For all you worried about performance, it seems pretty clear you’re not going to get this game running well on a machine whose GPU struggles with KSP1. There’s so much more detail here, and it’s just a game that started out later. It’s not going to be made for the same sorts of PCs. However, KSP’s issues with performance, as far as I’m aware, have almost always stemmed from the physics or handling of large-scale player-created structures and systems.
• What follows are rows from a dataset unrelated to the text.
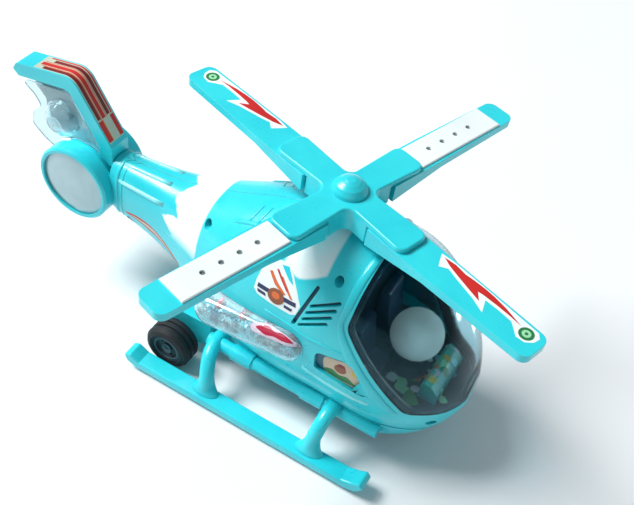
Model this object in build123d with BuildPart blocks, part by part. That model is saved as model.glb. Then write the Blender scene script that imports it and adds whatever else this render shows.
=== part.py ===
from build123d import *

import math
import os

# Battery toy helicopter, in millimetres. The nose points along +X, +Y is the port side and +Z is
# up. The pieces are laid out with the ground at z = 0 and the hull's stations along X. On export
# everything moves along X, so that the origin is the middle of the bounding box, on the ground.

os.makedirs("parts", exist_ok=True)

# ---- hull -----------------------------------------------------------------------------------
WALL = 2.0
LINER = 1.5
SPLIT_Z = 32.0  # the belly pan ends and the two side shells begin
SEAM = 0.1  # half the gap between neighbouring shells
# Sections of the hull: x, lowest z, highest z, z of the greatest width, half width, squareness.
HULL = (
    (-150.0, 57.0, 96.0, 76.0, 12.5, 2.8),
    (-128.0, 52.0, 97.0, 74.0, 15.0, 2.7),
    (-105.0, 46.0, 100.0, 72.0, 19.5, 2.6),
    (-80.0, 35.0, 107.0, 69.0, 28.0, 2.5),
    (-55.0, 24.0, 118.0, 66.0, 37.0, 2.4),
    (-30.0, 18.0, 128.0, 63.0, 42.0, 2.4),
    (0.0, 17.0, 133.0, 62.0, 44.0, 2.4),
    (28.0, 17.0, 132.0, 62.0, 44.0, 2.5),
    (50.0, 14.0, 124.0, 62.0, 41.5, 2.6),
    (66.0, 14.0, 110.0, 60.0, 36.0, 2.5),
    (78.0, 20.0, 94.0, 58.0, 29.0, 2.3),
    (87.0, 32.0, 77.0, 56.0, 19.0, 2.1),
    (91.5, 42.0, 65.0, 55.0, 8.0, 2.0),
)
SECTION_POINTS = 20
# Outline of the belly pan's rim: x and half width.
PAN = (
    (-70.0, 13.1), (-60.0, 22.7), (-45.0, 29.9), (-25.0, 34.7), (0.0, 36.4), (28.0, 37.0),
    (50.0, 36.6), (66.0, 31.7), (78.0, 23.2), (85.0, 11.9),
)
PAN_REAR_X, PAN_NOSE_X, PAN_MIDDLE_X, PAN_END_X = -73.0, 87.6, 7.0, -60.2
# Levels of the pan: z, rear x, nose x, share of the rim's width.
PAN_LEVELS = (
    (31.8, -73.0, 87.6, 1.0), (25.0, -72.0, 83.0, 0.99), (18.5, -70.0, 77.0, 0.96),
    (14.0, -66.0, 70.0, 0.9),
)
PAN_LOW_Z = PAN_LEVELS[-1][0]
SHELL_SCREWS = ((12.3, 118.5), (-72.9, 100.8), (-135.0, 60.0), (-74.0, 50.0), (80.0, 42.0))
BOSS_R, HEAD_R, HEAD_Y, SHANK_R, SHANK_END_Y = 3.4, 2.4, -9.0, 1.2, 12.0
LONGERON_R, LONGERON_Y, LONGERON_Z, LONGERON_X = 4.2, 36.8, 26.5, (-58.0, 56.0)
COLLAR_XS = (-34.0, 14.0)

# ---- side features --------------------------------------------------------------------------
# Vent slots: x and z of both ends.
VENT_SLOTS = (
    (2.4, 100.4, 18.0, 110.0), (1.2, 95.6, 17.0, 105.3), (0.1, 90.8, 15.8, 100.5),
    (-1.2, 86.0, 14.6, 95.7), (-4.4, 84.5, 3.5, 112.5),
)
VENT_W = 2.1
WINDOW = ((12.0, 74.0), (33.5, 79.0), (49.0, 56.0), (13.0, 61.5))
WINDOW_R = ((0, 4.0), (1, 4.0), (2, 3.0), (3, 3.0))
WINDOW_PANEL = ((9.0, 77.0), (34.0, 82.0), (53.0, 54.0), (10.0, 57.5))
POD_X, POD_Z, POD_L, POD_H, POD_TILT = -29.5, 65.0, 70.0, 21.0, 7.0
POD_Y_IN, POD_Y_OUT, POD_SKIN, POD_ROUND = 33.5, 50.0, 1.2, 6.5
POD_LAMP_XS = (-52.0, -36.0, -20.0, -4.0)
LAMP_R = 2.5

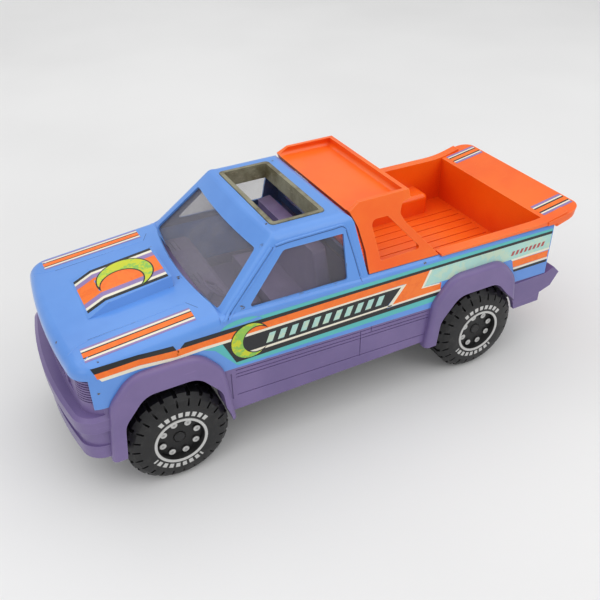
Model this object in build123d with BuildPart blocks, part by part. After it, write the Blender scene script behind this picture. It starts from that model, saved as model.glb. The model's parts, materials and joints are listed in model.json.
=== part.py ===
"""Toy pickup truck: a pressed-steel upper body on a moulded plastic lower body, with a moulded bed
liner and spoiler, a tray-topped roll bar, clear cab glazing, four one-piece wheels and a pull-back
motor geared to the rear axle.

Frame: +X forward, +Y to the truck's left, +Z up. The origin is on the ground under the middle of
the truck. All sizes are in millimetres."""

import os
from math import atan2, cos, degrees, pi, radians, sin, sqrt, tan

from build123d import *

# ---------------------------------------------------------------- driving dimensions

# overall
HALF_WIDTH = 41.8  # blue body side
FRONT_X = 116.2  # hood nose at the middle
TAIL_X = -104.7  # rear face of the blue body
STEEL = 0.9  # pressed-steel wall
PLASTIC = 2.0  # moulded wall

# wheels and axles
FRONT_AXLE_X = 79.5
REAR_AXLE_X = -67.5
AXLE_Z = 21.25
TYRE_R = 21.25
TYRE_GAP = 0.7  # least clearance round a tyre
WHEEL_FACE_Y = 43.0
WHEEL_WIDTH = 16.0
AXLE_R = 1.5
RUNNING_CLEARANCE = 0.05

# belt line, hood and rails
RAIL_FRONT_Z = 70.6  # bed rail behind the cab
RAIL_REAR_Z = 68.3  # bed rail at the tail
RAIL_FRONT_X = -5.0
COWL_X = 61.0  # where the hood meets the windshield
HOOD_REAR_Z = 73.0  # hood height beside the scoop at the cowl
HOOD_SLOPE = 0.0935  # fall of the hood per millimetre forward
HOOD_CROWN = 1.1  # rise of the hood at the middle
EDGE_R = 4.5  # shoulder radius along hood and rails
NOSE_BOW = 3.4  # how far the nose bows forward at the middle
NOSE_CORNER_R = 9.0

# cab
CAB_BASE_Z = 70.0
ROOF_Z = 96.3
CAB_REAR_BASE_X = -6.1
CAB_REAR_TOP_X = -2.4
SCREEN_BASE_X = 61.6  # windshield plane at the cab base
SCREEN_TOP_X = 32.4  # windshield plane at roof height
SCREEN_BOW = 2.4
CAB_HALF_BASE = 41.0
CAB_HALF_TOP = 33.0
CAB_FOOT = 8.0  # how far the cab form runs on below its base
PILLAR_R = 3.0
ROOF_R = 4.5

# colour split: the blue body ends on this sloping line
SPLIT_MID_Z = 45.5
SPLIT_SLOPE = 0.036
SKIRT_BOTTOM_Z = 26.0

# bed
BED_FRONT_X = -9.0
BED_REAR_X = -102.6
BED_HALF = 39.3
BED_FLOOR_Z = 47.4
LINER = 1.8
SPOILER_Z = 70.2
SPOILER_TIP_X = -120.0
SPOILER_TIP_Z = 73.4
SPOILER_HALF = 42.4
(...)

I think a reasonable expectation is that KSP2 is, at a base level, harder to run smoothly than KSP1, but as you build up large crafts and bases performance doesn’t decrease anywhere near as drastically as it did with the first game, and at crafts with large part counts KSP2 actually does run smoother than the equivalent craft and situation in KSP1. 
 

Also, as for a solution to pop-in on airless bodies, I’ve seen some games that have detail slowly rise up from underneath (or the visual ground level sinks down to reveal it?) less detailed meshes as you get closer to it, usually far enough away and subtly enough that it’s not noticeable. I imagine that would be a workable solution here, though I’m still thinking in terms of “up and down,” whereas if there will be caves and overhangs it would be more suitable to have the detail “grow out” from less detailed meshes (or the less detailed mesh “shrink” to reveal new detail.)

I disagree. Clouds in most games aren’t collideable, nor is grass, but I nonetheless appreciate having them both.

You can fly through the clouds, walk through the grass, but you still cannot phase through the rocks. Not a fair comparison.